[Your instructions] Give again, word for word, each line from the top of the listing through the line that holds "return f.surface(color, rough, 1.0)".

============================================================

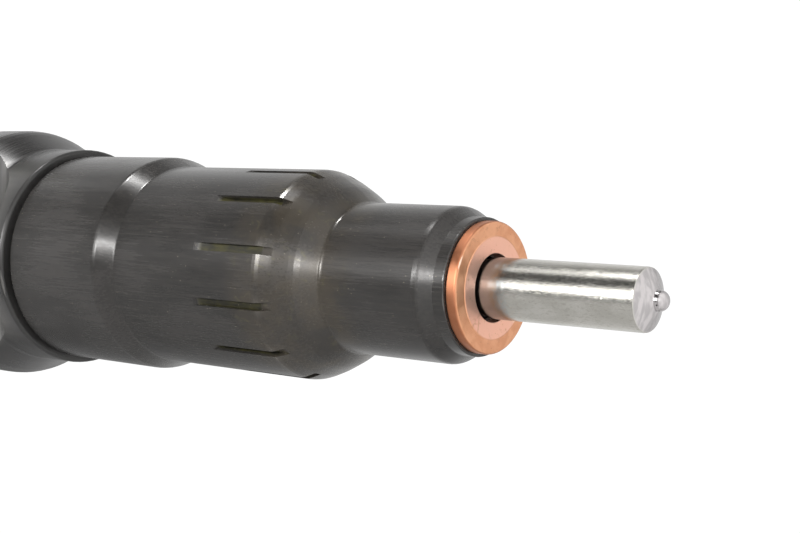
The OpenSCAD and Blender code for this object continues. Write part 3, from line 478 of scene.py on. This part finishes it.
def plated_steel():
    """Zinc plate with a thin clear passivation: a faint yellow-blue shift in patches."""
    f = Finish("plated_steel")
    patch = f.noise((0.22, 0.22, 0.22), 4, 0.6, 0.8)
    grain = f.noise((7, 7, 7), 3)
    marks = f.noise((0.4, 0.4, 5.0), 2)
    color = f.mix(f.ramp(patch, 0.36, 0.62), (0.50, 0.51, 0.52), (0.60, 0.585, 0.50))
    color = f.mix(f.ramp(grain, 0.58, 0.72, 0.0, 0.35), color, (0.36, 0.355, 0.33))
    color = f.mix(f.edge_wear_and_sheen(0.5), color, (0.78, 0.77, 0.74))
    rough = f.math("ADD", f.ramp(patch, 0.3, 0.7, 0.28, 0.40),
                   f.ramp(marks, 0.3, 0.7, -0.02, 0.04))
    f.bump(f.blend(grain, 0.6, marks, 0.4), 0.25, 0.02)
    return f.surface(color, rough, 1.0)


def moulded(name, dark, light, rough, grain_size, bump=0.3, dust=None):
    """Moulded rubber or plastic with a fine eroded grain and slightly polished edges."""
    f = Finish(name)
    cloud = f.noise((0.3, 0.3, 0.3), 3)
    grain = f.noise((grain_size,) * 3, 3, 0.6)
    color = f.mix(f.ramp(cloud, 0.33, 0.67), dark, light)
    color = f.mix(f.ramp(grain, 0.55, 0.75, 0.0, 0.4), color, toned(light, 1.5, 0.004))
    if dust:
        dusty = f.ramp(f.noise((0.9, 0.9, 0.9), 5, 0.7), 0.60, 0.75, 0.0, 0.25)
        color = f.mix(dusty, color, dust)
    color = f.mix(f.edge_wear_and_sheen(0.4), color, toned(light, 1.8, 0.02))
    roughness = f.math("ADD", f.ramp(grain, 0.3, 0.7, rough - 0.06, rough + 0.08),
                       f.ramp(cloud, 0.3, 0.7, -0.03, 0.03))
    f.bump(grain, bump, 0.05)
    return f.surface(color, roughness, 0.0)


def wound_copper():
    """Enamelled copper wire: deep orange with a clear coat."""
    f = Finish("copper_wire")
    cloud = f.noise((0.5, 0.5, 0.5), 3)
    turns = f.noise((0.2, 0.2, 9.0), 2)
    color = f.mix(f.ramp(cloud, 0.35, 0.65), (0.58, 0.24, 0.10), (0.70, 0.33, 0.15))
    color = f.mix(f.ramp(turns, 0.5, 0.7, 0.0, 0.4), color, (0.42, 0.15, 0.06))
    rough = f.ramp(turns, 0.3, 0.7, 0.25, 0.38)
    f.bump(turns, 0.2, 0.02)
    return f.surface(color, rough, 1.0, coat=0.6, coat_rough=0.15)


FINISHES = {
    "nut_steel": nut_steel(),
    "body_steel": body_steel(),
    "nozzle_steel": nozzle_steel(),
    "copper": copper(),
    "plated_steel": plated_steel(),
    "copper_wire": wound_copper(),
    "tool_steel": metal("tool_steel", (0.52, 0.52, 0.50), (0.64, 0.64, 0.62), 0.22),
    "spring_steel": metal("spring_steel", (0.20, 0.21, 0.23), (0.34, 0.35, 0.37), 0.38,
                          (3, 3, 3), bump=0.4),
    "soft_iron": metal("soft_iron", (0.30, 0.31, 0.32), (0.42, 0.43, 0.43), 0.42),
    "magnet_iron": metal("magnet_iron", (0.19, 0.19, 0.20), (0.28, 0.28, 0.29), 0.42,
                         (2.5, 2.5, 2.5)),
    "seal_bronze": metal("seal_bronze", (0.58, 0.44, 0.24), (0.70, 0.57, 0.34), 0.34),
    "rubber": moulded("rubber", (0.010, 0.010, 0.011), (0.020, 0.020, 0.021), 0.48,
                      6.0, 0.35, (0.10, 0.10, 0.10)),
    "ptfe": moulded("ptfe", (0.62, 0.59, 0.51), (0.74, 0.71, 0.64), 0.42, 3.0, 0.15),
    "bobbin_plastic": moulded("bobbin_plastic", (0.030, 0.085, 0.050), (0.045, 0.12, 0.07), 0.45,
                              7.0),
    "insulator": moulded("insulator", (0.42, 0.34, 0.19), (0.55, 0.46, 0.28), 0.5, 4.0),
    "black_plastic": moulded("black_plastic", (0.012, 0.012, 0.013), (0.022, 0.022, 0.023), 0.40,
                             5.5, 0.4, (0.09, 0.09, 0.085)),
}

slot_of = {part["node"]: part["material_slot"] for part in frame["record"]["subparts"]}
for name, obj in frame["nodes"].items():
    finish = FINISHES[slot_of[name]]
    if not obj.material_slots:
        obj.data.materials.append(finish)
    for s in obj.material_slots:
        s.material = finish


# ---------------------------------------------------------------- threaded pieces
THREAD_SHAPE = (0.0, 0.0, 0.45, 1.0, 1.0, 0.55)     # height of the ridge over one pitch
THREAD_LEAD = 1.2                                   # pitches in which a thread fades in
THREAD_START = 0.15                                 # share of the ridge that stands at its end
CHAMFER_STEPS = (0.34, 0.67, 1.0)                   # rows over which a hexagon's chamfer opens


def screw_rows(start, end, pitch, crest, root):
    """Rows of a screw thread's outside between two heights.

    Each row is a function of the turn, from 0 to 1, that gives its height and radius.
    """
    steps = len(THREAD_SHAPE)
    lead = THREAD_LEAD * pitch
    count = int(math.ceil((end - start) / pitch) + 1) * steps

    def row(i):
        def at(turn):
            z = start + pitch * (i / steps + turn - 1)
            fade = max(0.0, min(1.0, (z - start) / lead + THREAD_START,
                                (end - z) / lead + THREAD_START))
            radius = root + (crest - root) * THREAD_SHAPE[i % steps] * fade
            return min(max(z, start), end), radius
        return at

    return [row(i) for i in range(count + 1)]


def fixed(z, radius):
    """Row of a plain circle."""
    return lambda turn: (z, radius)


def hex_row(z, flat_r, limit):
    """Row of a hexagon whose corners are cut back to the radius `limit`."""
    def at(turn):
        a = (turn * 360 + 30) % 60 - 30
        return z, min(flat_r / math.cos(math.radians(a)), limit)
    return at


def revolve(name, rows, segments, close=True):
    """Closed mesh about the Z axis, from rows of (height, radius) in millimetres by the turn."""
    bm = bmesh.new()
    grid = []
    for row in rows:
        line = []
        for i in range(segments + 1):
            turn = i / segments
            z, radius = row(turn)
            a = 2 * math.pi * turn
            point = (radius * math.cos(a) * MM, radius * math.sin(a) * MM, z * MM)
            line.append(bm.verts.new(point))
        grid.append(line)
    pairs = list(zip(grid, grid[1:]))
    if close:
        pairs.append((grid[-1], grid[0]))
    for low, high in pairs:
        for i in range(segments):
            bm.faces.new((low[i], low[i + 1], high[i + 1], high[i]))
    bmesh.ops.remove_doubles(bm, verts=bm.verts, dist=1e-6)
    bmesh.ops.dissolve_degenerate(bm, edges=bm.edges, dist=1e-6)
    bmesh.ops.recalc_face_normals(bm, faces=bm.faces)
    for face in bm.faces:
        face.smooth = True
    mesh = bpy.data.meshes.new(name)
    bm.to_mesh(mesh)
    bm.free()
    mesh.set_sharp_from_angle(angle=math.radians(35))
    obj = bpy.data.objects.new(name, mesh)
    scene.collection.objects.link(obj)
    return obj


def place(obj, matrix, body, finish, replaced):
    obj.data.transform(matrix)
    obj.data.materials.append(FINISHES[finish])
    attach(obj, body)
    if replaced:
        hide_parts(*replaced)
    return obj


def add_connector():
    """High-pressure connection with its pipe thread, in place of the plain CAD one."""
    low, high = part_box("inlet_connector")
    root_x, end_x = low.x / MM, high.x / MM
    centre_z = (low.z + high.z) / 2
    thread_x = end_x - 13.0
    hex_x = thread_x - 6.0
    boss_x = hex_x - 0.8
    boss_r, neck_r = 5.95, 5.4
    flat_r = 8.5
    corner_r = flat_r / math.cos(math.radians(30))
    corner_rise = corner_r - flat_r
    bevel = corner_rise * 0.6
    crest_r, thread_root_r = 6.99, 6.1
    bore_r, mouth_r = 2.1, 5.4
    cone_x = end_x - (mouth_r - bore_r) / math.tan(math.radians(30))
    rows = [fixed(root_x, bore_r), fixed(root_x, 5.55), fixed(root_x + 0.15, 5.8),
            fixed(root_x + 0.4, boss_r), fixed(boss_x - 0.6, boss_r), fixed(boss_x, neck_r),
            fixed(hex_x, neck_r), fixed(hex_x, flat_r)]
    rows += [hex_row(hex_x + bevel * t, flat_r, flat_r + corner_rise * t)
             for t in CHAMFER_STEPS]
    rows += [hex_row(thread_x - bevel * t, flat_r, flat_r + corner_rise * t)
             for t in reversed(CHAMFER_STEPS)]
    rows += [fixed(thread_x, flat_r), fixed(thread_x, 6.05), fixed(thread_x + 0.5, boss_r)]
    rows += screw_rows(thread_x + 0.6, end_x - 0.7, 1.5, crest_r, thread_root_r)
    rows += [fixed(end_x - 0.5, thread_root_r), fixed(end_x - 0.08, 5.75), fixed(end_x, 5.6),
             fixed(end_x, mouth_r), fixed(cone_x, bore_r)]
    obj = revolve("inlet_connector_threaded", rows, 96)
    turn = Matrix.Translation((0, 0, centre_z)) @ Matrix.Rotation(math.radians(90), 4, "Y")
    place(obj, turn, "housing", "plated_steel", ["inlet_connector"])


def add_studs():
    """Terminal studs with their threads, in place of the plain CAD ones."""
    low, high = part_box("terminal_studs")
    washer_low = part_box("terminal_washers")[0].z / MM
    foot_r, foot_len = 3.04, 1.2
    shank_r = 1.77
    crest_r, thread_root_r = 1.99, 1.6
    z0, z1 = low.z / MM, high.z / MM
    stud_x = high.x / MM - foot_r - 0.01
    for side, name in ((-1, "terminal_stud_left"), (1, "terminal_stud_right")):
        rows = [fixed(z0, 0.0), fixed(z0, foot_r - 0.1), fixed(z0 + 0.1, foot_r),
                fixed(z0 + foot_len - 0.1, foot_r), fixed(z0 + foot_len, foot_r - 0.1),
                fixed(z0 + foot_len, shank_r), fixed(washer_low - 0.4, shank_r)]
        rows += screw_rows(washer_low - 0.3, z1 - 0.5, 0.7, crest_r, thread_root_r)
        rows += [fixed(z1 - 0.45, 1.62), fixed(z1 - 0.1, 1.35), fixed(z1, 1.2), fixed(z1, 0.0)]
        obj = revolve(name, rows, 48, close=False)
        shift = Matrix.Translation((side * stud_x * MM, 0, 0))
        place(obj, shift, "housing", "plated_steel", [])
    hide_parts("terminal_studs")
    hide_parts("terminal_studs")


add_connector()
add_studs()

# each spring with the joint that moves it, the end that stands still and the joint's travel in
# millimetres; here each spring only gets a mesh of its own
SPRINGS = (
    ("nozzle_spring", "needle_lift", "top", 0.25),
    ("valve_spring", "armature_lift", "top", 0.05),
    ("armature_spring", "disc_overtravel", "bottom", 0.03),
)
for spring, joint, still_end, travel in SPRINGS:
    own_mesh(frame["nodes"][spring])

============================================================

[Answer to this problem]
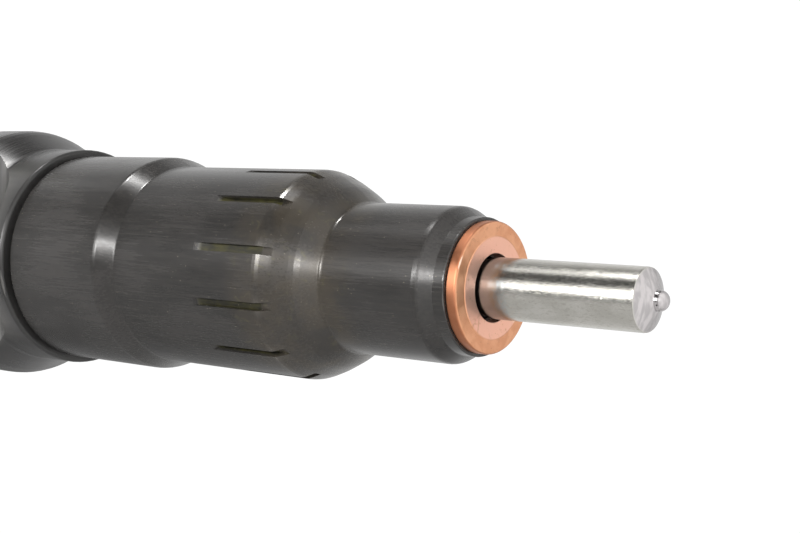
The OpenSCAD and Blender code for this object continues. Write part 3, from line 478 of scene.py on. This part finishes it.
def plated_steel():
    """Zinc plate with a thin clear passivation: a faint yellow-blue shift in patches."""
    f = Finish("plated_steel")
    patch = f.noise((0.22, 0.22, 0.22), 4, 0.6, 0.8)
    grain = f.noise((7, 7, 7), 3)
    marks = f.noise((0.4, 0.4, 5.0), 2)
    color = f.mix(f.ramp(patch, 0.36, 0.62), (0.50, 0.51, 0.52), (0.60, 0.585, 0.50))
    color = f.mix(f.ramp(grain, 0.58, 0.72, 0.0, 0.35), color, (0.36, 0.355, 0.33))
    color = f.mix(f.edge_wear_and_sheen(0.5), color, (0.78, 0.77, 0.74))
    rough = f.math("ADD", f.ramp(patch, 0.3, 0.7, 0.28, 0.40),
                   f.ramp(marks, 0.3, 0.7, -0.02, 0.04))
    f.bump(f.blend(grain, 0.6, marks, 0.4), 0.25, 0.02)
    return f.surface(color, rough, 1.0)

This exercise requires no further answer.